Williams returned to Poway High School as the defensive backs coach for the 2000 and 2001 football seasons. He was Mira Mesa High School’s defensive backs and special teams coach in 2002 and 2003 and Poway’s defensive coordinator from 2004 through 2007. Poway reached the CIF Division I finals in 2006 and 2007 and won the 2007 Division I championship.
A full-time teaching position in Fallbrook High School’s English department lured Williams to Fallbrook in 2008. He was the Warriors’ defensive coordinator from 2008 to 2011 and coached cornerbacks and special teams players in 2012.
Fallbrook posted 1-8-1, 1-9, and 1-9 seasons between 2010 and 2012. Williams noted that his ability to turn the team around will depend on support from his players. “We will focus on the things that we can control,” he said.
Factors such as conditioning and discipline are considered critical elements of a successful season. “There are things that we can control that have nothing to do with talent,” Williams said. “A successful football program requires the collaboration of student-athletes, educators, family networks, and community members. Together we share the responsibility of helping our student-athletes to pursue academic and athletic excellence through discipline, a good work ethic, responsibility, accountability, teamwork, leadership, and doing the right thing.
“The kids are going to work harder than they ever have in their lives, and they’re going to love it,” Williams said. “It starts with character development within our program, which will lead to great effort by the kids in the off-season – strength training, speed development, and conditioning – in order to develop themselves into the best athletes possible. The improvement will continue with their commitment to become great technicians on the field and their ability to grasp the concepts of the new offensive and defensive systems.”
Williams will be using a wing-T offense and a defensive formation with four linemen, two linebackers, and five defensive backs. “With these systems we can tweak them from year to year based on our personnel strengths,” he said. “We can adjust our systems to fit our personnel year to year.”
Fallbrook used the wing-T offense when Randy Blankenship was the Warriors’ head coach in 1999 and 2000 and when Dennis Houlihan was the head coach from 2001 to 2005. Williams has selected his assistant coaches, and many of them were part of those teams which reached the CIF playoffs in six of those seven years, played in the 2000 and 2003 CIF Division I finals, and won the 2000 CIF championship.
Williams has selected 18 varsity and junior varsity assistant coaches. “We are bringing back many of the coaches from the successful Fallbrook teams of the early 2000s. We are retaining many of the current coaches, and we are also including some new dynamic coaches,” he said. “Consistency within the program will be a key component of our success.

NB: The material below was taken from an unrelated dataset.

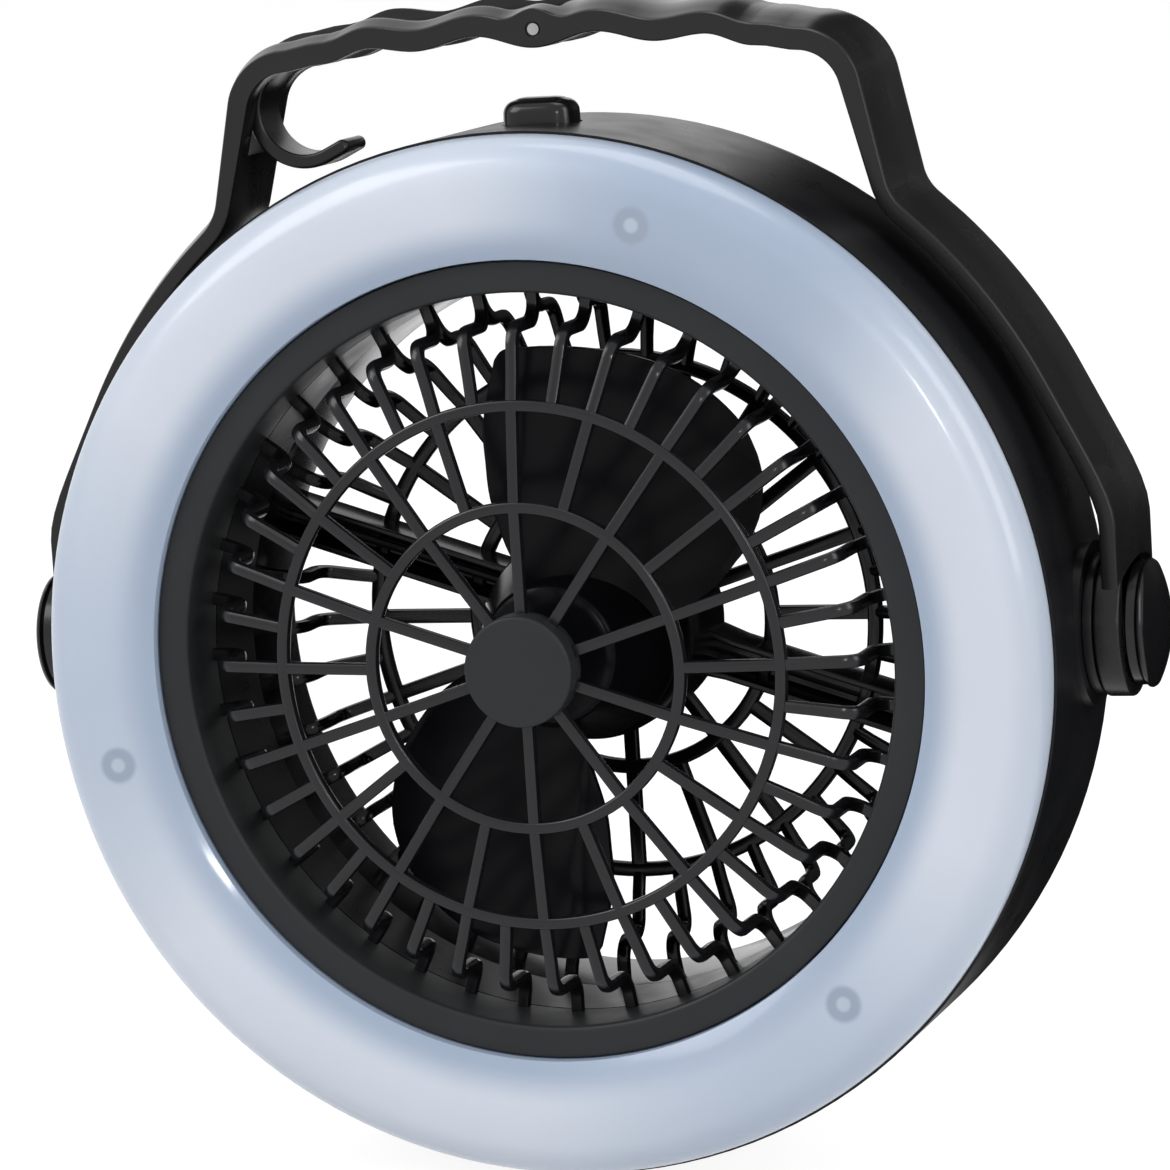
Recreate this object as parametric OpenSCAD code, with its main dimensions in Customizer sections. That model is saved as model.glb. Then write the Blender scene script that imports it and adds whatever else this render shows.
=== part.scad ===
// Portable camping fan: a round drum with a duct fan, a light ring round its mouth,
// and a carrying handle with a fold-out hanging hook. Millimetres, +Z up, front towards -Y.
// Round pieces are drawn on the drum's axis: r is the radius, f the distance in front
// of the seam between light ring and housing (negative towards the back).

/* [Light ring] */
// Outer radius of the light ring
ring_r = 97.5; // [92:0.5:104]
// Height of the ring's crown in front of the seam
ring_crown = 8.6; // [7:0.2:11]
// Radius at which the crown is highest
ring_crown_r = 87; // [85:0.5:89]
// Rounding of the ring's outer shoulder
ring_shoulder = 8.2; // [5:0.2:8.2]
// Wall of the ring
ring_wall = 1.8; // [1.2:0.1:2.2]
// Radius at which the screw bosses stand
boss_r = 84.7; // [82:0.1:87]
// Direction of the first screw boss, in degrees from +X towards +Z
boss_turn = 72.4; // [60:0.2:84]
// Radius of a screw boss
boss_size = 3.35; // [2.8:0.05:4]
// Number of light-emitting diodes
led_count = 18; // [12:1:24]

/* [Front grille] */
// Outer radius of the dark bezel
bezel_r = 74.6; // [74:0.1:75.2]
// Front face of the bezel in front of the seam
bezel_front = 4; // [3.4:0.1:4.8]
// Inner radius of the air duct
duct_r = 68.7; // [67:0.1:69.5]
// Wall of the grille's collar
collar_wall = 2; // [1.4:0.1:2.2]
// Length of the collar behind the seam
collar_depth = 10.2; // [8:0.2:12]
// Width of a grille bar
bar_w = 2.2; // [1.6:0.1:3]
// Depth of a grille bar
bar_d = 2.2; // [1.6:0.1:2.8]
// Radius of the grille's inner ring
grille_in_r = 29.9; // [26:0.1:34]
// Radius of the grille's outer ring
grille_out_r = 48.4; // [44:0.1:52]
// Radius of the hub cap
hub_r = 10.4; // [8:0.1:14]
// Front face of the hub cap in front of the seam
hub_front = 13.1; // [12:0.1:16]
// Middle plane of the spokes at the hub
spoke_plane = 8.5; // [7.5:0.1:9.5]
// Middle plane of the outer ring
outer_plane = 6.3; // [5.6:0.1:7.2]
// Number of spokes at the hub; the bars double at each ring
spoke_count = 10; // [8:1:12]

/* [Rear grille] */
// Middle plane of the rear rings in front of the housing's back
rear_inset = 1.3; // [1.2:0.1:4]
// Width of a rear grille bar
rear_bar_w = 2.8; // [2:0.1:3.2]
// Radius of the rear inner ring
rear_in_r = 30; // [27:0.1:34]
// Radius of the rear outer ring
rear_out_r = 50.5; // [47:0.1:53]
// Wall of the sleeve that lines the duct
sleeve_wall = 1.05; // [0.8:0.05:1.2]
// Width of the flange on the housing's back
flange_w = 2.2; // [2:0.1:2.3]
// Outer radius of the motor cup
cup_r = 20.5; // [19:0.1:23]
// Wall of the motor cup
cup_wall = 1.8; // [1.2:0.1:2.4]
// Front rim of the motor cup behind the seam
cup_front = 30.2; // [29.8:0.1:31]
// Width of the two wire arms
arm_w = 8; // [6:0.2:10]
// Depth of the wire arms, front to back
arm_d = 10.3; // [8.4:0.1:13]
// Direction of the first wire arm in degrees; the other one is opposite
arm_turn = 162; // [126:36:198]

/* [Housing] */
// Outer radius of the housing drum
drum_r = 98; // [97.8:0.1:104]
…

This includes, but is not limited to, retaining players, retaining coaches, and consistency within our offensive and defensive schemes from year to year.”
Many of those coaches are Fallbrook High School teachers or other on-campus staff. Fallbrook will have two strength and conditioning coaches. Williams has not yet selected his freshman team coaching staff.

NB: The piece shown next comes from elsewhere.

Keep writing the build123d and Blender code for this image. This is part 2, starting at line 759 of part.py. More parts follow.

The Warrior defense may use three linemen and three linebackers or two linemen and four linebackers, but the formation with five defensive backs will allow for greater adaptation to different offenses. “We see a variety of offenses and it’s easier to adjust to multiple offenses with five defensive backs,” Williams said.

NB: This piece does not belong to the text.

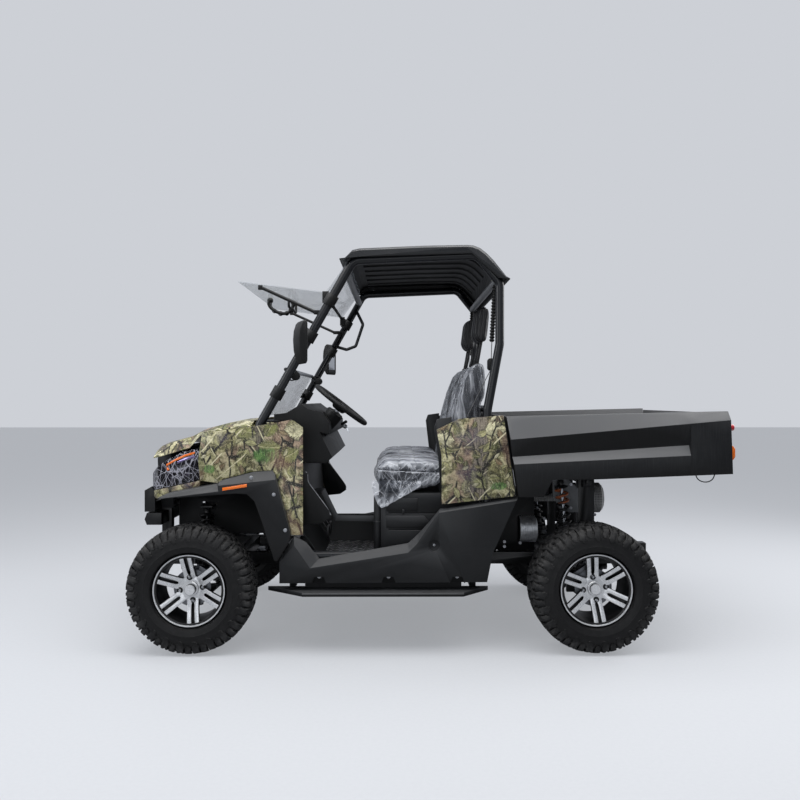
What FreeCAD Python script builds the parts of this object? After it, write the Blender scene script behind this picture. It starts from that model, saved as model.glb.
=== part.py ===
import FreeCAD, Part
import math
import os

# Side by side utility vehicle. Millimetres; +X forward, +Y to the vehicle's left, +Z up.
# Tables give x from the cab station, which is midway between the axles. export() moves every
# piece so that the origin is on the ground under the middle of the whole vehicle.

V = FreeCAD.Vector
ALONG_Y = V(0, 1, 0)
ALONG_Z = V(0, 0, 1)

# Driving dimensions
wheelbase = 1900.0
width_over_tyres = 1450.0
tyre_radius = 302.0
front_tyre_width = 205.0
rear_tyre_width = 250.0
rim_radius = 168.5
bead_radius = 152.0
front_overhang = 301.0
rear_overhang = 662.0
running_gap = 0.3

front_axle_x = wheelbase / 2
rear_axle_x = -wheelbase / 2
hub_z = tyre_radius
nose_x = front_axle_x + front_overhang
tail_x = rear_axle_x - rear_overhang
origin_x = (nose_x + tail_x) / 2

front_wheel_y = width_over_tyres / 2 - front_tyre_width / 2
rear_wheel_y = width_over_tyres / 2 - rear_tyre_width / 2

# Frame
rail_y = 250.0
rail_width = 50.0
rail_low_z = 340.0
rail_high_z = 400.0
rail_front_x = 1150.0
rail_rear_x = -1300.0
skid_thickness = 4.0

# Cage of bent tube
cage_y = 620.0
cage_tube_radius = 21.0
cage_bend = 60.0
sill_z = 452.0

# Body panels
panel_thickness = 4.0
flare_y = 700.0
skirt_y = 680.0
quarter_y = 664.0

# Rear shock, from its foot on the lower arm to its mount on the tower
rear_shock_low = (-892.0, 408.0, 268.0)
rear_shock_high = (-842.0, 398.0, 790.0)
tower_y = 350.0

# Steering
kingpin_y = 515.0
spindle_radius = 17.0
steering_arm = 150.0
arm_inset = 45.0
tie_rod_z = 284.0
wheel_tilt_deg = 37.8
steering_wheel_radius = 165.0
driver_y = 330.0
steering_wheel_x = 267.0
steering_wheel_z = 1165.0

# Bed
bed_pivot_x = -1002.0
bed_pivot_z = 770.0
bed_pin_radius = 14.0
gate_pivot_x = -1572.0
gate_pivot_z = 862.0
bed_outer_y = 700.0
bed_wall_thickness = 6.0
bed_inner_y = 620.0
bed_floor_z = 868.0

# Mirrors, turned towards the driver
mirror_turn_deg = 12.0

# Hood
hood_pivot_x = 668.0
hood_pivot_z = 1074.0

os.makedirs("parts", exist_ok=True)


def box(x_low, x_high, y_low, y_high, z_low, z_high):
    return Part.makeBox(x_high - x_low, y_high - y_low, z_high - z_low, V(x_low, y_low, z_low))


def face_of(points):
    return Part.Face(Part.makePolygon(points + [points[0]]))


def prism_xz(points, y_low, y_high):
    face = face_of([V(x, y_low, z) for x, z in points])
    return face.extrude(V(0, y_high - y_low, 0))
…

Williams’ short-term goals for the team are to create young men with great character, develop discipline and accountability in players, develop mental and physical toughness in players, develop winners, develop leaders, change the appearance of the program, instill pride in the program and morale on campus, create competition while having fun, have his players become great technicians, execute schemes at a high level, create exciting game atmospheres, and increase the number of varsity players by 25 percent in the first year. Williams also cited implementing technique in the team’s feeder programs.
Williams’ long-term goals include increasing the number of varsity players by 50 percent, implementing an academic improvement program in conjunction with teachers and support staff, maintaining and improving a structured weight program as well as speed training and conditioning, maintaining and improving schemes, technique and offensive scheme for feeder programs, and matriculating players to the college level. His ultimate team goals are to improve each day, to beat the Warriors’ rivals (specifically Escondido and Rancho Buena Vista in the current league alignment), to have a winning season, to win a league championship, to win the CIF championship, and to win a state championship.
Williams noted the importance of support from the players’ families. “Great parent involvement will also be vital to the success of the program. Championship programs are built on championship parents,” he said.
Williams’ wife, Kimberly, teaches at Sullivan Middle School. They have a two-year-old son and a ten-month-old daughter.
“Fallbrook is a very special town with a lot of special people who want nothing more than to support their football team. Unfortunately, for a variety of reasons, the past few years have not been successful ones for the program. We have a staff on campus that cares about the kids and an administration that has already been very supportive. The kids in Fallbrook are tough, and it is our job as coaches to tap into their potential and to keep them from getting distracted or involved with external influences that will cause them to be less successful. The football players will become leaders on the campus, which will teach them to become leaders in the community someday as well,” Williams said.